Needless to say, I am not going to try to summarize what I just speed-read.  However, there are two observations I want to make about the mind set and unexamined presuppositions of the essays, because I think they apply more broadly to contemporary academic economists.  Before I do that, let me quote two passages from the book that struck me particularly.  The first is unspeakable [one thinks of Oscar Wilde's famous description of fox-hunting as "the unspeakable in pursuit of the inedible"], and I confess it does not surprise me that it can be found in an essay written by a Harvard economist, Edward Glaeser.  Needless to say, he earned his doctorate at Chicago:

"[I]t is surely necessary to rethink the structure of the US’s social safety net and to ensure that it does less to discourage work. David Autor and Mark Duggan (2010) have made an interesting proposal suggesting that disabled people be allowed to work. The idea of combining social welfare programmes to eliminate overlapping anti-work incentives also seems sensible.

The Earned Income Tax Credit represents a reasonably successful intervention aimed at making work pay. More can be done in this area. Instead of raising the minimum wage, which risks deterring future job openings, the wage can be boosted by a federal subsidy. Social security taxes can be eliminated for workers at the low end of the earnings distribution. Structural reforms are surely necessary to ensure that the US makes work more attractive for the jobless."

Has he ever thought to ask whether getting rid of his tenure and that of other secure professors would get rid of the stickiness in the academic job market and encourage more out-of-work scholars to accept work at wages even lower than what they are now forced to accept?  Somehow, I doubt it.

The second passage is from an interesting essay by Richard Koo.  I quote it because I rather like the way his mind works.:

"The point is that it is almost impossible to maintain fiscal stimulus in a democracy during peacetime. It is difficult in a democracy because such policies cannot be implemented and maintained during peacetime unless millions of people are persuaded of the need for fiscal stimulus. In contrast, in an autocratic state, only one person – the dictator – needs to be persuaded in order to both administer and maintain fiscal stimulus.
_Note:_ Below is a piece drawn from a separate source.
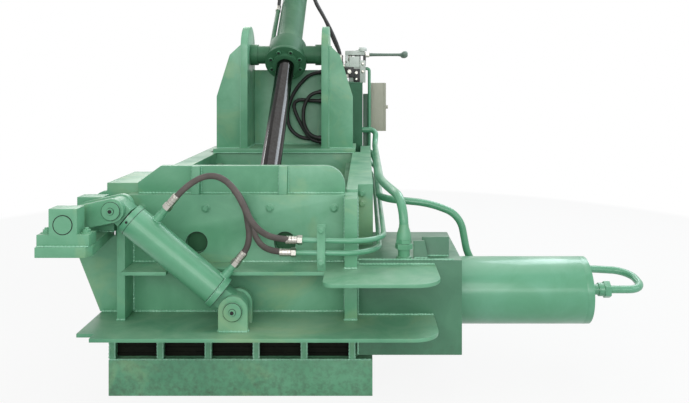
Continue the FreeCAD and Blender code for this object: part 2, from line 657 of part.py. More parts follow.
def base():
    beams = [rail(1), rail(-1)]
    beams.append(cross_channel(f"{FRONT} - skirt_reach", "skirt_depth", BASE_HALF))
    for step in range(4):
        front = f"{step} / 3 * ({BASE_REAR} - cross_rear) - cross_flange / 2"
        beams.append(cross_channel(front, "cross_flange", f"{BASE_HALF} - rail_web"))
    floor = box((OUTER_LEFT, OUTER_RIGHT), (FRONT, BACK), (BASE_TOP, f"{BASE_TOP} + floor_thick"))
    lugs = [anchor_lug(side, along) for side in (1, -1) for along in ("anchor_front", "anchor_rear")]
    saddle = cut(
        box(("-main_barrel_radius", "main_barrel_radius"),
            (f"{BARREL_END} - 5 * box_end_thick", f"{BARREL_END} - 4 * box_end_thick"),
            (BASE_TOP, f"{RAM_AXIS} - main_barrel_radius / 3")),
        bar("y", ("0", f"{BARREL_END} - 6 * box_end_thick", RAM_AXIS), "6 * box_end_thick",
            "main_barrel_radius + pin_gap"),
    )
    saddle_foot = box((f"rail_web - {BASE_HALF}", f"{BASE_HALF} - rail_web"),
                      (f"{BARREL_END} - 5 * box_end_thick", f"{BARREL_END} - 4 * box_end_thick"),
                      (f"{BASE_TOP} - rail_flange", BASE_TOP))
    keep("base_frame", fuse(*beams, floor, *lugs, saddle, saddle_foot))

    # the wear plate leaves the tray's place open and slopes under the tray's tip
    tip = f"({LEFT} + channel_width + tray_floor_gap)"
    under_tip = f"({tip} - tray_bevel)"
    low = f"({BASE_TOP} + floor_thick)"
    main_liner = box((LEFT, RIGHT), (CHANNEL_BACK, BACK), (low, "floor_top"))
    front_liner = plate(
        "XZ_Plane",
        [(under_tip, low), (OUTER_RIGHT, low), (OUTER_RIGHT, "floor_top"), (tip, "floor_top")],
        (FRONT, CHANNEL_BACK))
    keep("floor_liner", fuse(main_liner, front_liner))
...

Adolf Hitler and Franklin Roosevelt were both elected in 1933 when Germany and the US were in severe balance sheet recessions. The German unemployment rate reached 28% that year and US rate was not far behind at 25%. Although both started with fiscal stimulus, Roosevelt, worried about the criticisms from deficit hawks, reversed course in 1937, resulting in a serious double-dip recession and the unemployment rate increasing to nearly 20% again. Hitler, on the other hand, stayed the course and by 1938, German unemployment had fallen to 2%. [N]othing is worse than a dictator with a wrong agenda having the right economic policy, especially when the democracies around him are held hostage to the orthodoxy and remain unable to adopt correct policies."
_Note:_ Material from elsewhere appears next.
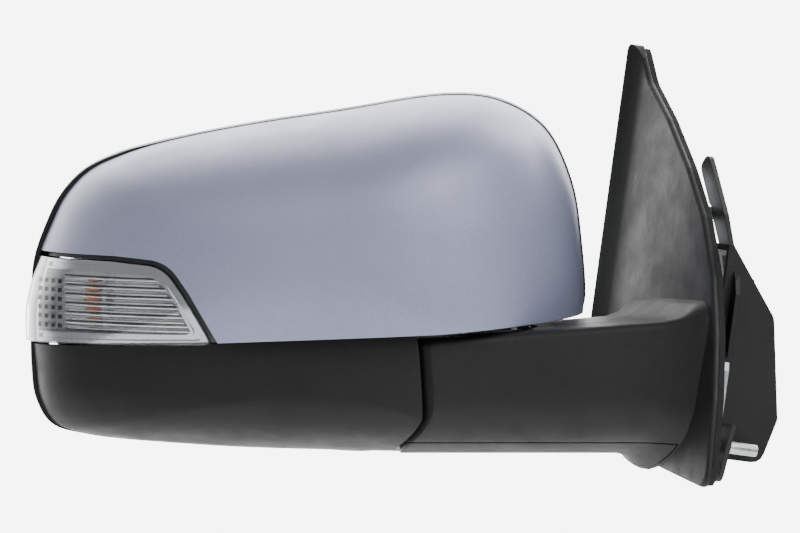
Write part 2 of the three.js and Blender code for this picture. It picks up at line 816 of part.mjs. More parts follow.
piece(
  pivot,
  "clutch_gear",
  slab(gearOutline(CLUTCH_TEETH, FOLD_MODULE), ...GEAR_Z, circle(POST_RADIUS + GAP, 24)),
  finish.steel,
);
const WASHER = 1.6;
const SPRING_Z = [GEAR_Z[1] + 2 * GAP + WASHER, 84];
const WIRE = 1.3;
const SPRING_RADIUS = POST_RADIUS + 2.6;
const TURNS = 5;
const ringAround = (inner, outer, z0, z1, sides = 24) =>
  turned([
    [inner, z0],
    [outer, z0],
    [outer, z1],
    [inner, z1],
  ], sides);
piece(
  pivot,
  "thrust_washer",
  ringAround(POST_RADIUS + GAP, POST_RADIUS + 5.5, GEAR_Z[1] + GAP, GEAR_Z[1] + GAP + WASHER),
  finish.steel,
);
const coil = Array.from({ length: TURNS * 8 + 1 }, (_, i) => {
  const angle = (2 * Math.PI * i) / 8;
  const share = i / (TURNS * 8);
  const z = SPRING_Z[0] + WIRE + GAP + (SPRING_Z[1] - SPRING_Z[0] - 2 * WIRE - 2 * GAP) * share;
  return [SPRING_RADIUS * Math.cos(angle), SPRING_RADIUS * Math.sin(angle), z];
});
piece(pivot, "fold_spring", lead(coil, WIRE, TURNS * 10), finish.steel);
piece(
  pivot,
  "retaining_clip",
  cut(
    ringAround(POST_RADIUS + GAP, POST_RADIUS + 5, SPRING_Z[1] + GAP, SPRING_Z[1] + GAP + 2),
    box([POST_RADIUS - 2, POST_RADIUS + 10], [-3, 3], [SPRING_Z[1], SPRING_Z[1] + 4]),
  ),
  finish.steel,
);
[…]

Now to my two observations.  The first requires that I remind you of the famous Allegory of the Cave in Plato's Republic.  Socrates imagines people chained to the floor of a cave that is lit only by a fire behind a parapet in front of one wall.  People hidden behind the parapet walk back and forth between the fire and the wall holding various objects in their hands.  The fire throws grotesque shadows of the objects high on the face of the wall, which the chained observers, having no other experience, take to be reality.  One man struggles free of his chains and painfully makes his way through the tunnel that leads out of the cave.  There he finds himself in bright sunlight, and as his eyes adjust to the light, he sees for the first time the real things -- trees, tables and chairs, animals, flowers -- whose shadowy images he has been watching with his fellows in the cave.  When he re-enters the cave to tell his comrades what he has discovered, he is momentarily blinded by the change in light and stumbles, causing them to laugh at him as he desperately tries to tell them of the reality awaiting them in the open air.
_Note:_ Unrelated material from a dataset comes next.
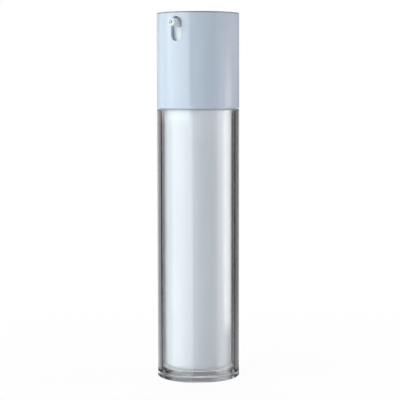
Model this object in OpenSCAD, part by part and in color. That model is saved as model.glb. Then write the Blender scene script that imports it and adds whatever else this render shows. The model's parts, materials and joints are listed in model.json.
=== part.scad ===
// Airless pump bottle: a clear outer case, a white inner bottle with a follower piston,
// and a swivelling head whose button drives a dosing pump. The nozzle points to -Y and
// the base stands on z = 0. All sizes are in millimetres.

/* [Overall] */
// Outer diameter of the case and of the sleeve
body_d = 35; // [29:0.5:42]
// Length of the clear tube
tube_len = 112; // [80:1:140]
// Height of the sleeve around the button
sleeve_len = 40.25; // [38:0.25:50]
// Travel of the button
stroke = 5.2; // [4:0.1:6.5]

/* [Clear case] */
// Wall of the clear tube
tube_wall = 2; // [1.6:0.1:2.4]
// Height of the base plug's visible flange
plug_flange_h = 2.5; // [1.5:0.1:4]
// Height of the base plug's spigot inside the tube
plug_spigot_h = 2.2; // [1.5:0.1:4]
// Rounding on the outer edges of the case
case_edge_r = 0.35; // [0.1:0.05:0.8]
// Diameter of the vent holes in the base plug
vent_d = 1.6; // [1:0.1:2.5]
// Distance of the vent holes from the axis
vent_offset = 6; // [4:0.5:8]
// Width of the step in the tube's mouth that holds the collar
rebate_w = 0.8; // [0.5:0.1:1]
// Depth of that step
rebate_h = 0.5; // [0.4:0.1:1]

/* [Inner bottle] */
// Air gap between the tube and the inner bottle
air_gap = 1.5; // [1:0.1:2]
// Wall of the inner bottle
bottle_wall = 1; // [0.8:0.1:1.3]
// Floor of the inner bottle
bottle_floor = 1.2; // [1:0.1:2]
// Outer corner radius at the foot of the inner bottle
bottle_corner_r = 1.6; // [1.2:0.1:3]
// Diameter of the air hole in the floor
air_hole_d = 2; // [1:0.1:4]
// Overhang of the support ring and of the lip
lip_overhang = 0.45; // [0.3:0.05:0.6]
// Height of the support ring
support_ring_h = 0.5; // [0.4:0.1:1]
// Height of the waist between the ring and the lip
waist_h = 1.4; // [1.2:0.1:2]
// Height of the lip
lip_h = 1.2; // [0.8:0.1:2]
// Height of the follower piston
follower_h = 9; // [6:0.5:14]
// Wall of the follower piston
follower_wall = 1.2; // [0.9:0.1:1.6]

/* [Collar and closure] */
// Height of the collar above the tube
collar_h = 3; // [2.8:0.1:5]
// Depth of the collar's snap groove
groove_depth = 0.45; // [0.3:0.05:0.5]
// Width of the collar's snap groove
groove_w = 1.2; // [1:0.1:1.4]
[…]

That is Plato's metaphor for the relation between the Realm of Ideas and the sphere of appearances, but I have always thought of it as a perfect description of modern Macroeconomics.  All these really smart, hard-working, serious scholars are chained to the cave of capitalism, which they quite confidently believe is the only world there is.  They stare at their statistical time series, trying to outdo one another in guessing which images will flicker on the wall next.  Many are given life-time jobs at great universities for their efforts.  A few are so good at predicting the flow of images that they win Nobel Prizes for their efforts.  But when Karl Marx liberates himself from his chains, ventures into the sun, and comes back to tell them what he has seen, they laugh at his stumbles and missteps and dismiss him as an "autodidact."

My second observation is more in the nature of a book report.  In the entire 163 pages of the thirteen essays I read this morning by some of the world's most accomplished economists, there was not a single sentence -- not a single word -- to suggest that the root of secular stagnation is the capitalist organization of the economy.  Nor did any of these scholars even consider, in passing, the possibility that there might be some other non-capitalist way of organizing the deployment of the world's capital resources and labor talents so as to create equitably distributed, sustained economic growth.  Leave aside Edward Glaeser, who is belongs to the Greg Mankiw school of economic thought.  Paul Krugman is a liberal sort of guy, and even Lawrence Summers, execrable human being though he is, must be considered to the left of center of the existing American political spectrum. 

My God, my socialist grandfather, who never finished elementary school, knew more about the way the world works than these panjandrums!